▸ **GIVEN TASK**
Output every line below exactly.

▸ **AVAILABLE DATA**
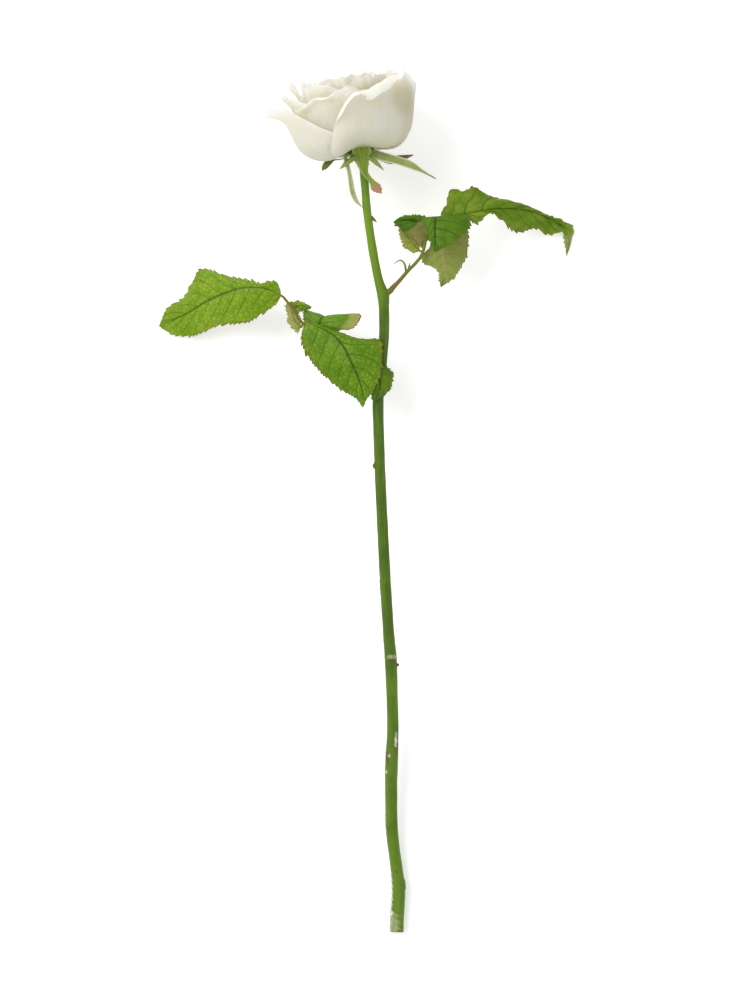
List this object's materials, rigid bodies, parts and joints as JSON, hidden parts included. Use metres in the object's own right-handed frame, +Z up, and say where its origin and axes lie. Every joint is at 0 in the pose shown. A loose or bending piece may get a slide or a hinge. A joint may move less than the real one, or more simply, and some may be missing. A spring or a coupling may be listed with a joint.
{
  "type": "cut rose",
  "caption": "Cut garden rose lying on its side: full white many-petalled bloom, reflexed sepals, long bare green stem and compound leaves near the flower",
  "frame": {"origin": "centre of the bounding box's bottom face, on the surface that the rose lies on, about mid length under the stem", "axes": "+Y runs along the stem from the cut end to the bloom, +Z is up from the surface, +X completes the right-handed frame across the rose"},
  "size_m": [0.2159, 0.4499, 0.0837],
  "materials": {
    "petal": "matte",
    "leaf": "satin",
    "stem": "satin",
    "sepal": "matte",
    "stamen": "matte"
  },
  "bodies": {
    "root": {"stem": "stem", "hip": "stem", "sepal_front": "sepal", "sepal_right": "sepal", "sepal_left": "sepal", "sepal_back_left": "sepal", "sepal_back_right": "sepal", "stamens": "stamen", "guard_petal_1": "petal", "guard_petal_2": "petal", "guard_petal_3": "petal", "guard_petal_4": "petal", "guard_petal_5": "petal", "whorl_1_petal_1": "petal", "whorl_1_petal_2": "petal", "whorl_1_petal_3": "petal", "whorl_1_petal_4": "petal", "whorl_1_petal_5": "petal", "whorl_1_petal_6": "petal", "whorl_2_petal_1": "petal", "whorl_2_petal_2": "petal", "whorl_2_petal_3": "petal", "whorl_2_petal_4": "petal", "whorl_2_petal_5": "petal", "whorl_2_petal_6": "petal", "whorl_3_petal_1": "petal", "whorl_3_petal_2": "petal", "whorl_3_petal_3": "petal", "whorl_3_petal_4": "petal", "whorl_3_petal_5": "petal", "whorl_3_petal_6": "petal", "whorl_4_petal_1": "petal", "whorl_4_petal_2": "petal", "whorl_4_petal_3": "petal", "whorl_4_petal_4": "petal", "whorl_4_petal_5": "petal", "whorl_4_petal_6": "petal", "whorl_5_petal_1": "petal", "whorl_5_petal_2": "petal", "whorl_5_petal_3": "petal", "whorl_5_petal_4": "petal", "whorl_5_petal_5": "petal", "whorl_6_petal_1": "petal", "whorl_6_petal_2": "petal", "whorl_6_petal_3": "petal", "whorl_6_petal_4": "petal", "left_leaf_stalk": "stem", "left_leaflet_terminal": "leaf", "left_leaflet_right_upper": "leaf", "left_leaflet_left_upper": "leaf", "left_leaflet_left_lower": "leaf", "left_leaflet_right_lower": "leaf", "right_leaf_stalk": "stem", "right_leaflet_terminal": "leaf", "right_leaflet_right_upper": "leaf", "right_leaflet_left_upper": "leaf", "right_leaflet_left_lower": "leaf", "right_leaflet_right_lower": "leaf"}
  },
  "joints": []
}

▸ **EXERCISE SOLUTION**
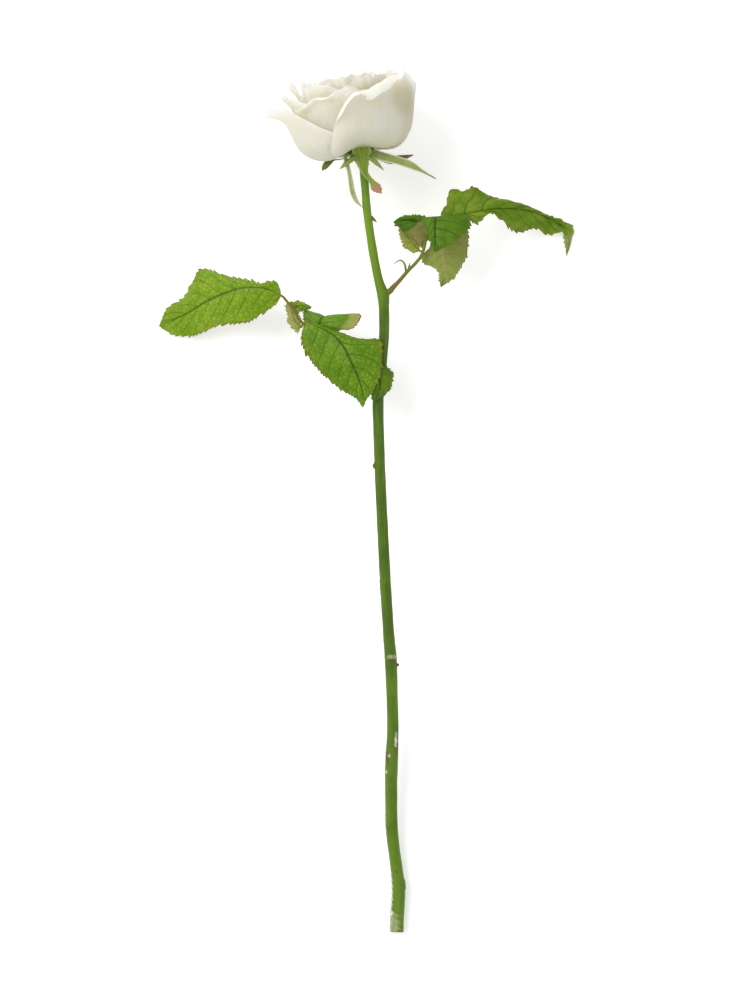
List this object's materials, rigid bodies, parts and joints as JSON, hidden parts included. Use metres in the object's own right-handed frame, +Z up, and say where its origin and axes lie. Every joint is at 0 in the pose shown. A loose or bending piece may get a slide or a hinge. A joint may move less than the real one, or more simply, and some may be missing. A spring or a coupling may be listed with a joint.
{
  "type": "cut rose",
  "caption": "Cut garden rose lying on its side: full white many-petalled bloom, reflexed sepals, long bare green stem and compound leaves near the flower",
  "frame": {"origin": "centre of the bounding box's bottom face, on the surface that the rose lies on, about mid length under the stem", "axes": "+Y runs along the stem from the cut end to the bloom, +Z is up from the surface, +X completes the right-handed frame across the rose"},
  "size_m": [0.2159, 0.4499, 0.0837],
  "materials": {
    "petal": "matte",
    "leaf": "satin",
    "stem": "satin",
    "sepal": "matte",
    "stamen": "matte"
  },
  "bodies": {
    "root": {"stem": "stem", "hip": "stem", "sepal_front": "sepal", "sepal_right": "sepal", "sepal_left": "sepal", "sepal_back_left": "sepal", "sepal_back_right": "sepal", "stamens": "stamen", "guard_petal_1": "petal", "guard_petal_2": "petal", "guard_petal_3": "petal", "guard_petal_4": "petal", "guard_petal_5": "petal", "whorl_1_petal_1": "petal", "whorl_1_petal_2": "petal", "whorl_1_petal_3": "petal", "whorl_1_petal_4": "petal", "whorl_1_petal_5": "petal", "whorl_1_petal_6": "petal", "whorl_2_petal_1": "petal", "whorl_2_petal_2": "petal", "whorl_2_petal_3": "petal", "whorl_2_petal_4": "petal", "whorl_2_petal_5": "petal", "whorl_2_petal_6": "petal", "whorl_3_petal_1": "petal", "whorl_3_petal_2": "petal", "whorl_3_petal_3": "petal", "whorl_3_petal_4": "petal", "whorl_3_petal_5": "petal", "whorl_3_petal_6": "petal", "whorl_4_petal_1": "petal", "whorl_4_petal_2": "petal", "whorl_4_petal_3": "petal", "whorl_4_petal_4": "petal", "whorl_4_petal_5": "petal", "whorl_4_petal_6": "petal", "whorl_5_petal_1": "petal", "whorl_5_petal_2": "petal", "whorl_5_petal_3": "petal", "whorl_5_petal_4": "petal", "whorl_5_petal_5": "petal", "whorl_6_petal_1": "petal", "whorl_6_petal_2": "petal", "whorl_6_petal_3": "petal", "whorl_6_petal_4": "petal", "left_leaf_stalk": "stem", "left_leaflet_terminal": "leaf", "left_leaflet_right_upper": "leaf", "left_leaflet_left_upper": "leaf", "left_leaflet_left_lower": "leaf", "left_leaflet_right_lower": "leaf", "right_leaf_stalk": "stem", "right_leaflet_terminal": "leaf", "right_leaflet_right_upper": "leaf", "right_leaflet_left_upper": "leaf", "right_leaflet_left_lower": "leaf", "right_leaflet_right_lower": "leaf"}
  },
  "joints": []
}